_Set problem_
Give back the whole listing exactly as shown.

_Available data_
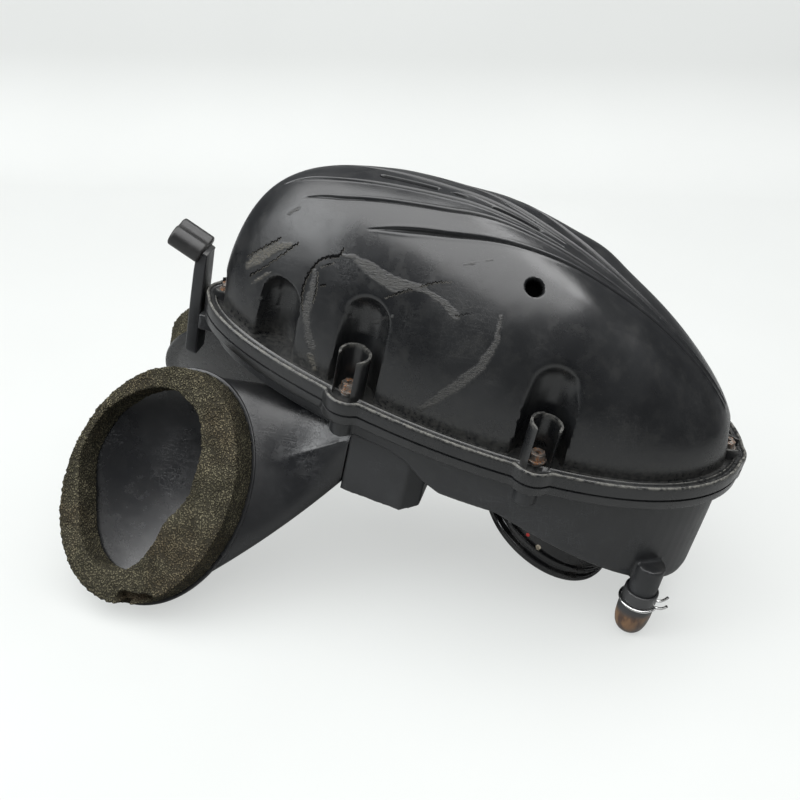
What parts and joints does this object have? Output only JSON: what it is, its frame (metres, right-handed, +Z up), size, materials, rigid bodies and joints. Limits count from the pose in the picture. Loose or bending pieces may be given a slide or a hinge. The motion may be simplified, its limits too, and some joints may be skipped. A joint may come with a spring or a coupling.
{
  "type": "motorcycle airbox",
  "caption": "Motorcycle air filter housing: domed cover on a lower case, side intake ducts with foam seals, inner panel filter, throttle boot and plugged drain.",
  "frame": {"origin": "on the bench, below the middle of the part's bounding box", "axes": "+X towards the tail, +Y towards the right-hand duct, +Z up with the part resting on both duct mouths and the drain plug; the case is tilted nose-up by 10 degrees"},
  "size_m": [0.3696, 0.2404, 0.2328],
  "materials": {
    "cover_plastic": "satin near-black moulded plastic, scuffed",
    "case_plastic": "matte charcoal moulded plastic",
    "foam": "open-cell foam, olive brown, weathered",
    "seal_rubber": "black rubber",
    "filter_plastic": "moulded plastic",
    "filter_paper": "pleated filter paper",
    "gasket_foam": "soft foam rubber",
    "zinc_steel": "zinc plated",
    "boot_rubber": "glossy black rubber",
    "rusty_steel": "rusted steel",
    "brass": "turned brass",
    "stay_plastic": "grey coated steel",
    "plug_rubber": "oily brown rubber",
    "spring_steel": "bright spring wire"
  },
  "bodies": {
    "case": {"lower_case": "case_plastic", "left_intake_duct": "case_plastic", "right_intake_duct": "case_plastic", "left_duct_seal": "foam", "right_duct_seal": "foam", "rim_seal": "seal_rubber", "intake_funnel": "filter_plastic", "funnel_screws": "zinc_steel", "throttle_boot": "boot_rubber", "threaded_inserts": "brass", "front_stay": "stay_plastic", "stay_cushion": "seal_rubber", "stay_screw": "zinc_steel"},
    "cover": {"upper_cover": "cover_plastic", "tower_sleeves": "zinc_steel"},
    "screws": {"cover_screws": "rusty_steel"},
    "filter": {"filter_frame": "filter_plastic", "filter_media": "filter_paper", "filter_gasket": "gasket_foam", "filter_screws": "zinc_steel"},
    "plug": {"drain_plug": "plug_rubber", "drain_clip": "spring_steel"}
  },
  "joints": [
    {"name": "cover_lift", "type": "slide", "parent": "case", "child": "cover", "axis": [0.1736, 0, 0.9848], "range_m": [0, 0.08]},
    {"name": "screw_release", "type": "slide", "parent": "cover", "child": "screws", "axis": [0.1736, 0, 0.9848], "range_m": [0, 0.018]},
    {"name": "filter_lift", "type": "slide", "parent": "case", "child": "filter", "axis": [0.1736, 0, 0.9848], "range_m": [0, 0.03]},
    {"name": "drain_plug_pull", "type": "slide", "parent": "case", "child": "plug", "axis": [-0.1736, 0, -0.9848], "range_m": [0, 0.02]}
  ]
}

_Full output_
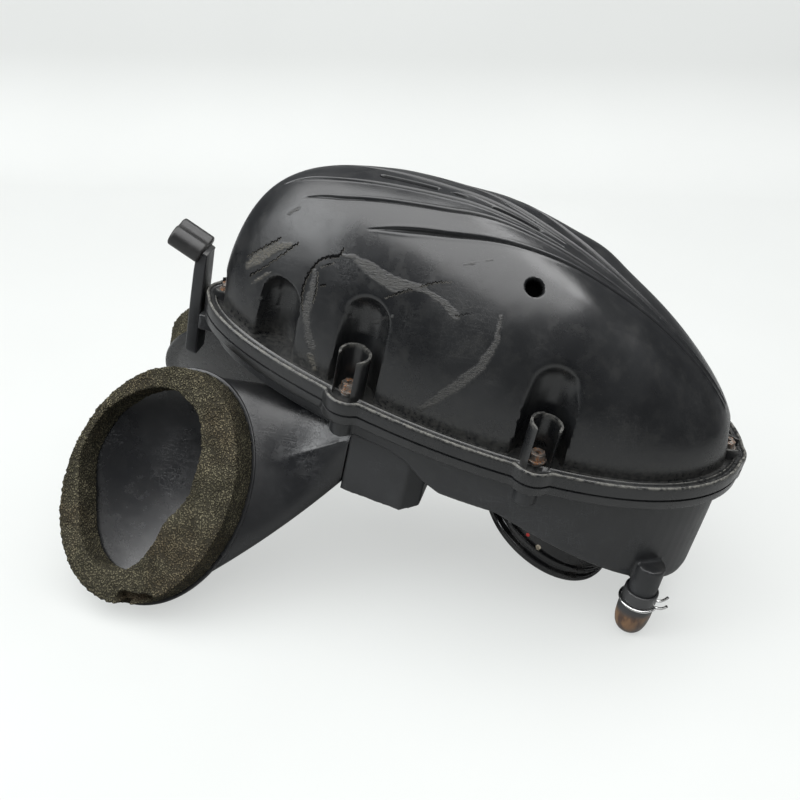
What parts and joints does this object have? Output only JSON: what it is, its frame (metres, right-handed, +Z up), size, materials, rigid bodies and joints. Limits count from the pose in the picture. Loose or bending pieces may be given a slide or a hinge. The motion may be simplified, its limits too, and some joints may be skipped. A joint may come with a spring or a coupling.
{
  "type": "motorcycle airbox",
  "caption": "Motorcycle air filter housing: domed cover on a lower case, side intake ducts with foam seals, inner panel filter, throttle boot and plugged drain.",
  "frame": {"origin": "on the bench, below the middle of the part's bounding box", "axes": "+X towards the tail, +Y towards the right-hand duct, +Z up with the part resting on both duct mouths and the drain plug; the case is tilted nose-up by 10 degrees"},
  "size_m": [0.3696, 0.2404, 0.2328],
  "materials": {
    "cover_plastic": "satin near-black moulded plastic, scuffed",
    "case_plastic": "matte charcoal moulded plastic",
    "foam": "open-cell foam, olive brown, weathered",
    "seal_rubber": "black rubber",
    "filter_plastic": "moulded plastic",
    "filter_paper": "pleated filter paper",
    "gasket_foam": "soft foam rubber",
    "zinc_steel": "zinc plated",
    "boot_rubber": "glossy black rubber",
    "rusty_steel": "rusted steel",
    "brass": "turned brass",
    "stay_plastic": "grey coated steel",
    "plug_rubber": "oily brown rubber",
    "spring_steel": "bright spring wire"
  },
  "bodies": {
    "case": {"lower_case": "case_plastic", "left_intake_duct": "case_plastic", "right_intake_duct": "case_plastic", "left_duct_seal": "foam", "right_duct_seal": "foam", "rim_seal": "seal_rubber", "intake_funnel": "filter_plastic", "funnel_screws": "zinc_steel", "throttle_boot": "boot_rubber", "threaded_inserts": "brass", "front_stay": "stay_plastic", "stay_cushion": "seal_rubber", "stay_screw": "zinc_steel"},
    "cover": {"upper_cover": "cover_plastic", "tower_sleeves": "zinc_steel"},
    "screws": {"cover_screws": "rusty_steel"},
    "filter": {"filter_frame": "filter_plastic", "filter_media": "filter_paper", "filter_gasket": "gasket_foam", "filter_screws": "zinc_steel"},
    "plug": {"drain_plug": "plug_rubber", "drain_clip": "spring_steel"}
  },
  "joints": [
    {"name": "cover_lift", "type": "slide", "parent": "case", "child": "cover", "axis": [0.1736, 0, 0.9848], "range_m": [0, 0.08]},
    {"name": "screw_release", "type": "slide", "parent": "cover", "child": "screws", "axis": [0.1736, 0, 0.9848], "range_m": [0, 0.018]},
    {"name": "filter_lift", "type": "slide", "parent": "case", "child": "filter", "axis": [0.1736, 0, 0.9848], "range_m": [0, 0.03]},
    {"name": "drain_plug_pull", "type": "slide", "parent": "case", "child": "plug", "axis": [-0.1736, 0, -0.9848], "range_m": [0, 0.02]}
  ]
}